Palestinian UN bid will 'work against peace'
The Palestinians' push for recognition of independence at the United Nations later this month was criticised as counterproductive to the chances of peace at a packed Westminster meeting on Monday night.
Former Spanish Prime Minister José Maria Aznar, who is founding chairman of the Friends of Israel, said that if the UN General Assembly backed the Palestinians' declaration of statehood, "it would push away any prospect of any final peace agreement".
Mr Aznar said that governments should insist that the only way to end the Israeli-Palestinian conflict was around the negotiating table.
"It is time to tell the Palestinians if they really want a state, they must pay the price for it," he said. "They cannot have the cake and eat it."
The UN initiative would "serve only to delegitimise even more the state of Israel" and "encourage and nurture a new offensive campaign of lawfare against Israel", he warned.
Elliott Abrams, a former American deputy national security adviser, said that American politicians were united against the Palestinian recognition bid. "Everyone agrees that this Palestinian move will set back the cause of peace," he said. "It will become an obstacle to moving forward toward any kind of improved relationship between Israelis and Palestinians."
Mr Abrams, now based at the Washington think tank, the Council of Foreign Relations, also spoke at an all-day conference on the potential fallout from the UN vote at the Royal United Services Institute (RUSI) in London.
Nabil Sha'ath, the Palestinians' chief negotiator with the Israelis in the 1990s, told RUSI that the UN move was not a substitute for peace talks.
He declared: "This declaration of independence is morally, politically, legally, diplomatically - and in every other way - a legitimate non-violent way for the Palestinians to try to get the Israelis back to real negotiations."

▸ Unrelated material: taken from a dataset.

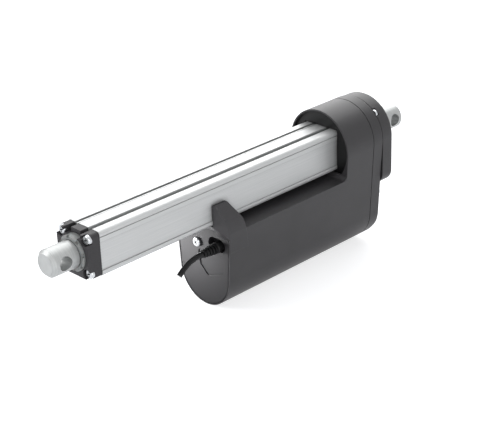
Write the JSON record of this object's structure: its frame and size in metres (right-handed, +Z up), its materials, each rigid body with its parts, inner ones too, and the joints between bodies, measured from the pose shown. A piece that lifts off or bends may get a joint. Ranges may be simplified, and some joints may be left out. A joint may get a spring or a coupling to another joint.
{
  "type": "electric linear actuator",
  "caption": "Parallel-drive electric linear actuator: square slotted tube, round rod with cross-bored eye, U-shaped motor housing below, gear case and rear eye at the back.",
  "frame": {"origin": "centre of the rear eye's cross bore", "axes": "+X along the rod, the way it extends; +Z up, away from the motor; +Y towards the cable's side"},
  "size_m": [0.454, 0.076, 0.148],
  "materials": {
    "cast_housing": "satin dark grey powder coat, fine grain",
    "satin_aluminium": "extruded, satin clear anodised",
    "dark_cap": "moulded, fine grain",
    "steel_eye": "turned, satin",
    "zinc_steel": "bright zinc plated",
    "black_rubber": "moulded, satin",
    "pale_ring": "moulded pale grey",
    "white_acetal": "machined acetal",
    "bearing_steel": "ground",
    "ferrite": "sintered ferrite",
    "carbon": "pressed carbon",
    "dark_plastic": "moulded",
    "green_board": "glass laminate with green mask",
    "black_cable": "smooth round jacket",
    "chrome_rod": "ground and plated",
    "spindle_steel": "rolled thread, oiled",
    "gear_steel": "sintered steel, greased",
    "core_steel": "stacked lamination",
    "copper_winding": "enamelled copper wire, brass stands in for copper",
    "brass_segments": "turned copper alloy"
  },
  "bodies": {
    "housing": {"main_housing": "cast_housing", "outer_tube": "satin_aluminium", "gear_cover": "cast_housing", "back_cover": "cast_housing", "front_cap": "dark_cap", "rear_eye": "steel_eye", "eye_spacer": "zinc_steel", "gear_gasket": "black_rubber", "case_screws": "zinc_steel", "cover_screws": "zinc_steel", "front_cap_screws": "zinc_steel", "wiper_ring": "pale_ring", "wiper_seal": "black_rubber", "guide_bush": "white_acetal", "spindle_bearing_races": "bearing_steel", "idler_pin": "bearing_steel", "motor_can": "zinc_steel", "motor_screws": "zinc_steel", "motor_magnets": "ferrite", "motor_bearing_races": "bearing_steel", "motor_end_bell": "dark_plastic", "motor_brushes": "carbon", "motor_cradle": "dark_plastic", "control_board": "green_board", "board_screws": "zinc_steel", "board_parts": "dark_plastic", "motor_end_cap": "cast_housing", "end_cap_screw": "zinc_steel", "cable_gland": "black_rubber", "strain_relief": "black_rubber", "cable": "black_cable"},
    "rod": {"piston_tube": "chrome_rod", "rod_end": "steel_eye", "drive_nut": "white_acetal"},
    "spindle": {"spindle": "spindle_steel", "spindle_gear": "gear_steel", "spindle_spacer": "zinc_steel", "spindle_inner_races": "bearing_steel", "spindle_lock_nut": "zinc_steel"},
    "idler": {"idler_gear": "gear_steel"},
    "armature": {"armature_core": "core_steel", "motor_shaft": "bearing_steel", "armature_windings": "copper_winding", "commutator": "brass_segments", "motor_pinion": "gear_steel", "motor_inner_races": "bearing_steel"}
  },
  "joints": [
    {"name": "motor_spin", "type": "hinge", "parent": "housing", "child": "armature", "pos_m": [0.15, 0, -0.077], "axis": [-1, 0, 0], "range_deg": [0, 200769.23]},
    {"name": "idler_spin", "type": "hinge", "parent": "housing", "child": "idler", "pos_m": [0.07, 0, -0.041], "axis": [-1, 0, 0], "range_deg": [-48462.54, 0]},
    {"name": "spindle_spin", "type": "hinge", "parent": "housing", "child": "spindle", "pos_m": [0.07, 0, 0], "axis": [-1, 0, 0], "range_deg": [0, 22501]},
    {"name": "rod_slide", "type": "slide", "parent": "housing", "child": "rod", "axis": [1, 0, 0], "range_m": [0, 0.2501]}
  ],
  "couplings": [
    {"joint": "idler_spin", "follows": "motor_spin", "ratio": -0.24138},
    {"joint": "spindle_spin", "follows": "motor_spin", "ratio": 0.11207},
    {"joint": "rod_slide", "follows": "motor_spin", "m_per_rad": 0.000071345}
  ]
}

● Meanwhile, the Board of Deputies and the Jewish Human Rights Coalition UK have written to Foreign Secretary William Hague, calling for Britain to withdraw from the "Durban III" human rights conference at the UN.
Board president Vivian Wineman and JHRC chairman Rosalind Preston wrote: "This meeting is an ill-judged attempt to 'celebrate' 10 years of a process that has been acknowledged to have been deeply flawed from its inception and to have become synonymous with displays of intolerance and antisemitism."